**Directions for this task**. Check each line of the data below for the word "materials", then extract the ones that have it.

**Data segment**.
* Begin *

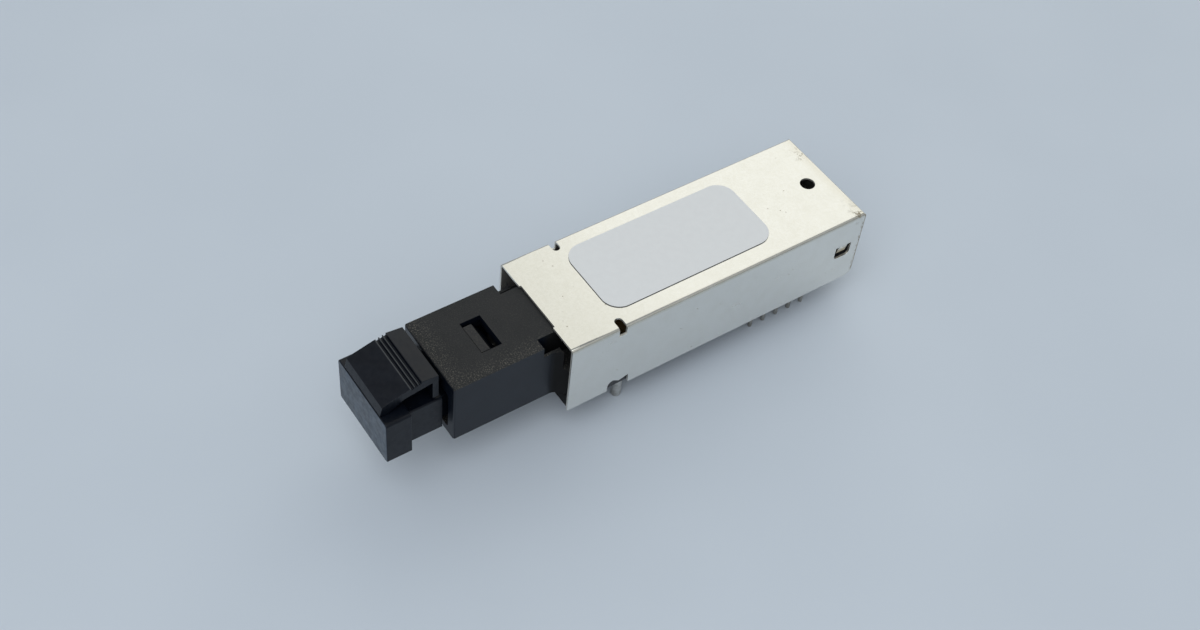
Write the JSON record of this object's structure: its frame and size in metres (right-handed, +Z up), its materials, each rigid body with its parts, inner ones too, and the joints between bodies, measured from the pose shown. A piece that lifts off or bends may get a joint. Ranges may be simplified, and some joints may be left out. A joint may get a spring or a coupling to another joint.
{
  "type": "optical transceiver module",
  "caption": "Board-mounted duplex fibre transceiver: plated sheet-metal cover, black moulded port with a process plug and sprung latch, two solder posts and two rows of pins.",
  "frame": {"origin": "midway between the two solder posts, on the plane of the host board's face", "axes": "+Y from the fibre port to the rear along the module's length, +Z up away from the board, +X to the right of someone facing the port"},
  "size_m": [0.0132, 0.0568, 0.0146],
  "materials": {
    "plated_sheet": "bright tin plate, satin on top and mirror-like on the sides",
    "label_film": "satin grey film",
    "black_moulding": "fine-grained black filled plastic",
    "carrier_moulding": "black filled plastic",
    "plug_moulding": "satin black plastic",
    "post_plating": "dull tin plate",
    "pin_plating": "tin plate",
    "solder": "bright solder",
    "board_laminate": "solder mask",
    "chip_package": "moulded epoxy",
    "shield_sheet": "tin plate",
    "capacitor_ceramic": "fired ceramic",
    "resistor_body": "glazed",
    "tantalum_body": "moulded epoxy",
    "ferrite": "pressed ferrite",
    "ferrule_moulding": "glass-filled plastic",
    "polished_steel": "polished steel",
    "spring_sheet": "spring steel",
    "fibre_glass": "clear",
    "lens_glass": "clear",
    "barrel_moulding": "amber-brown plastic",
    "gold_header": "gold plate",
    "lead_wire": "gold plate"
  },
  "bodies": {
    "module": {"metal_cover": "plated_sheet", "label": "label_film", "port_housing": "black_moulding", "base_carrier": "carrier_moulding", "solder_posts": "post_plating", "signal_pins": "pin_plating", "pin_solder_joints": "solder", "circuit_board": "board_laminate", "driver_ic": "chip_package", "quantizer_ic": "chip_package", "receiver_shield": "shield_sheet", "chip_capacitors": "capacitor_ceramic", "chip_resistors": "resistor_body", "bypass_capacitors": "tantalum_body", "filter_inductors": "ferrite", "ferrule_block": "ferrule_moulding", "guide_pins": "polished_steel", "ferrule_retainer": "spring_sheet", "fibre_stubs": "fibre_glass", "emitter_housing": "barrel_moulding", "detector_housing": "barrel_moulding", "light_emitter": "gold_header", "photodiode": "gold_header", "emitter_leads": "lead_wire", "detector_leads": "lead_wire", "coupling_lenses": "lens_glass"},
    "process_plug": {"plug_body": "plug_moulding"},
    "plug_latch": {"plug_latch_arm": "plug_moulding"}
  },
  "joints": [
    {"name": "plug_pull", "type": "slide", "parent": "module", "child": "process_plug", "axis": [0, -1, 0], "range_m": [0, 0.015], "deforming": ["plug_latch_arm"]},
    {"name": "latch_press", "type": "hinge", "parent": "process_plug", "child": "plug_latch", "pos_m": [0, -0.02625, 0.00846], "axis": [-1, 0, 0], "range_deg": [0, 4], "stiffness_Nm_per_rad": 0.02}
  ]
}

* End *

**Output below**.
Write the JSON record of this object's structure: its frame and size in metres (right-handed, +Z up), its materials, each rigid body with its parts, inner ones too, and the joints between bodies, measured from the pose shown. A piece that lifts off or bends may get a joint. Ranges may be simplified, and some joints may be left out. A joint may get a spring or a coupling to another joint.
  "materials": {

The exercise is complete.